- **SUPPLIED MATERIAL**:

....

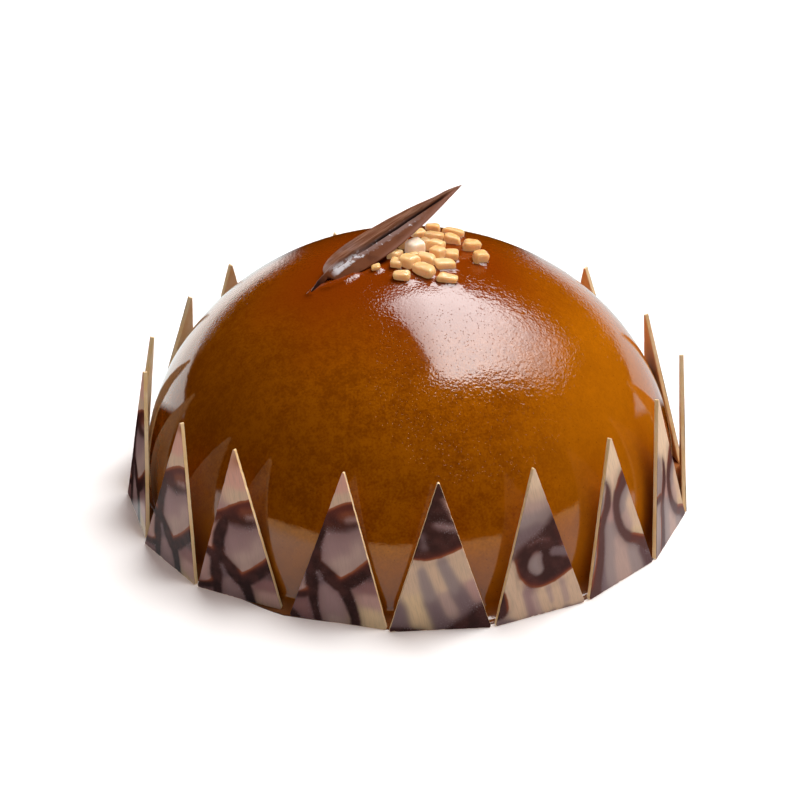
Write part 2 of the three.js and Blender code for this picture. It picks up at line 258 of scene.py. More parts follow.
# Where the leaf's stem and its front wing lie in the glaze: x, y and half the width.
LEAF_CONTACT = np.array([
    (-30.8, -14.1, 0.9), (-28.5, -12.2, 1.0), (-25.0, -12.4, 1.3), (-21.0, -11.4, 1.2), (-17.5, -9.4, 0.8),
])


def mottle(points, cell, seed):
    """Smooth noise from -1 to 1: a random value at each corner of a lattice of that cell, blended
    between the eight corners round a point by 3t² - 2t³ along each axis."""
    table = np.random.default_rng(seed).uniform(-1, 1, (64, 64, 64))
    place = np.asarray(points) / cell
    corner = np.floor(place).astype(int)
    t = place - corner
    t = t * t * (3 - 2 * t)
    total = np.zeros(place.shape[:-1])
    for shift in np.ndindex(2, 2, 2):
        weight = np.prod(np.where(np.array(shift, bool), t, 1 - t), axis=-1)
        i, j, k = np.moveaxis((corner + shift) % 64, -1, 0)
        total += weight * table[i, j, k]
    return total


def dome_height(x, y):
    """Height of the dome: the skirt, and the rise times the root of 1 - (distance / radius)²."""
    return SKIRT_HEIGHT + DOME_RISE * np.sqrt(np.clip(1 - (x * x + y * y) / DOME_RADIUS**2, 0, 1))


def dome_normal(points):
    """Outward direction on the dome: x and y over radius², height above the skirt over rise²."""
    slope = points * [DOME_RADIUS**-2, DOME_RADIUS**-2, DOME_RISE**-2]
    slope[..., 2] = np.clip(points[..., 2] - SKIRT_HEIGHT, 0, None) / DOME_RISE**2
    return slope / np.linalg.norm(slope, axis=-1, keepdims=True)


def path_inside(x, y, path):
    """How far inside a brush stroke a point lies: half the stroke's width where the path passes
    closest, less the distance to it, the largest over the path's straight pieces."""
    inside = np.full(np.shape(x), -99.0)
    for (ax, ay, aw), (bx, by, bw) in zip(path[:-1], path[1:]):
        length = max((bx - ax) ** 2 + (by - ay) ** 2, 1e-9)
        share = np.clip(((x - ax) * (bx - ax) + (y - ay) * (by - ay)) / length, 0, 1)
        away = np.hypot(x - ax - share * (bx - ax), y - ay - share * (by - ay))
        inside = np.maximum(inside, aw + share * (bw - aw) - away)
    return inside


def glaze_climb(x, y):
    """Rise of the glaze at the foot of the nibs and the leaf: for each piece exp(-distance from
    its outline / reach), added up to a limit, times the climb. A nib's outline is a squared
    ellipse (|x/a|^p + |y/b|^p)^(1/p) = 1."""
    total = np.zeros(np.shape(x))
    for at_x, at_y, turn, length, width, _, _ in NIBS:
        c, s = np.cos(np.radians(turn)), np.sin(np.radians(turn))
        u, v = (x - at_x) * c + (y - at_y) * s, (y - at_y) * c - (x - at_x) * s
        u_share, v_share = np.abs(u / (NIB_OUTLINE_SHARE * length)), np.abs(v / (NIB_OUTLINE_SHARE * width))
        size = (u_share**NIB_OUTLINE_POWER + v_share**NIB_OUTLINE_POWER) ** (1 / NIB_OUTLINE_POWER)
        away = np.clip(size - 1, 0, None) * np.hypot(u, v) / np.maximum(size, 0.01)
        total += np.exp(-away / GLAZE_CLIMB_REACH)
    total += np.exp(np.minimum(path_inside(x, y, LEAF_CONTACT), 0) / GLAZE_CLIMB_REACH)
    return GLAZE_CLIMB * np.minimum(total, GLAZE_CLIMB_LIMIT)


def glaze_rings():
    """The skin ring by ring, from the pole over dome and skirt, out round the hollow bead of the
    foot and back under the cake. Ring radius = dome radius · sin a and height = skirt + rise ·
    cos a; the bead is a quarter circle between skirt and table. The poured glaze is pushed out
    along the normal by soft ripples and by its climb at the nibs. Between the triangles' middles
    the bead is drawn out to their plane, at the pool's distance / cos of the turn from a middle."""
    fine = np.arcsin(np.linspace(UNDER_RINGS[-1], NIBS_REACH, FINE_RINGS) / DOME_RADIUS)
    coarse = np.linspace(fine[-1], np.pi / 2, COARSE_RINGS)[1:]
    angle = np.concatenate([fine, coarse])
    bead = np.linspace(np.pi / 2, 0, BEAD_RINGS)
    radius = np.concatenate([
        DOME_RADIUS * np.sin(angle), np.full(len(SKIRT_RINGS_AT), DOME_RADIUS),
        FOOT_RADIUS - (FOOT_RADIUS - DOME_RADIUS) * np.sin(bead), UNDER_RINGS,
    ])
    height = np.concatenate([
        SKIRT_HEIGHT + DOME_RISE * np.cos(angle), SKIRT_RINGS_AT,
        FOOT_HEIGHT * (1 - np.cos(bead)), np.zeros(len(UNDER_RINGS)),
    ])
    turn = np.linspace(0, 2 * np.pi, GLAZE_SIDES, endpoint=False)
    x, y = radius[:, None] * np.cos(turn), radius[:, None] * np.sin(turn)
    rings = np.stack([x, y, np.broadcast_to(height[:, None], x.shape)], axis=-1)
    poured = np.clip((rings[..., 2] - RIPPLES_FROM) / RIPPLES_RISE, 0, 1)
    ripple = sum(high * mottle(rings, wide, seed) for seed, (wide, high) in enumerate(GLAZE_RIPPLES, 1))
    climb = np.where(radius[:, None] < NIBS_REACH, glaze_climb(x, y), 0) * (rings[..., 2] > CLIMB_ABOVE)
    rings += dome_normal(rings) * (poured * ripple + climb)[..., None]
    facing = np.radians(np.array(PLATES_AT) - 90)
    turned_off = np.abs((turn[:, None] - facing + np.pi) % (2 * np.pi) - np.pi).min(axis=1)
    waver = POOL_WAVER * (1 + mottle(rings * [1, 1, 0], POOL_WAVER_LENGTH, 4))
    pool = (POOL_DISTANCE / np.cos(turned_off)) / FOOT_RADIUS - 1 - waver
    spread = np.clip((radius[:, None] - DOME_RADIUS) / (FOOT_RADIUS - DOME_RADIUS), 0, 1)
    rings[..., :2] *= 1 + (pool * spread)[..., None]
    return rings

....

- **TO DO**: Everything from the first line above through the line that contains "return SKIRT_HEIGHT +" should be duplicated exactly, please, and nothing beyond it.

- **EXERCISE RESULT**:
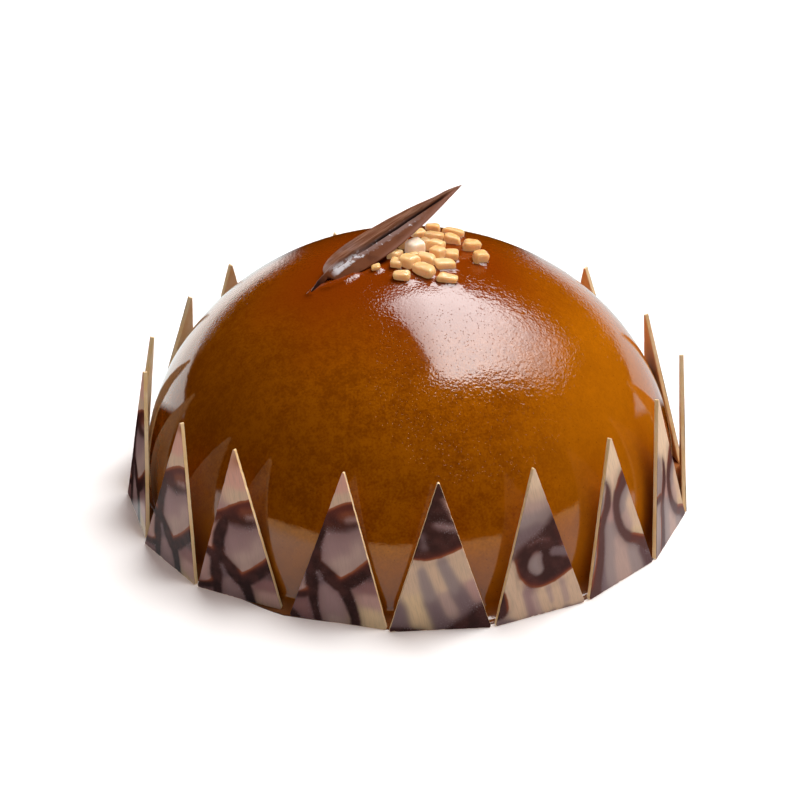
Write part 2 of the three.js and Blender code for this picture. It picks up at line 258 of scene.py. More parts follow.
# Where the leaf's stem and its front wing lie in the glaze: x, y and half the width.
LEAF_CONTACT = np.array([
    (-30.8, -14.1, 0.9), (-28.5, -12.2, 1.0), (-25.0, -12.4, 1.3), (-21.0, -11.4, 1.2), (-17.5, -9.4, 0.8),
])


def mottle(points, cell, seed):
    """Smooth noise from -1 to 1: a random value at each corner of a lattice of that cell, blended
    between the eight corners round a point by 3t² - 2t³ along each axis."""
    table = np.random.default_rng(seed).uniform(-1, 1, (64, 64, 64))
    place = np.asarray(points) / cell
    corner = np.floor(place).astype(int)
    t = place - corner
    t = t * t * (3 - 2 * t)
    total = np.zeros(place.shape[:-1])
    for shift in np.ndindex(2, 2, 2):
        weight = np.prod(np.where(np.array(shift, bool), t, 1 - t), axis=-1)
        i, j, k = np.moveaxis((corner + shift) % 64, -1, 0)
        total += weight * table[i, j, k]
    return total


def dome_height(x, y):
    """Height of the dome: the skirt, and the rise times the root of 1 - (distance / radius)²."""
    return SKIRT_HEIGHT + DOME_RISE * np.sqrt(np.clip(1 - (x * x + y * y) / DOME_RADIUS**2, 0, 1))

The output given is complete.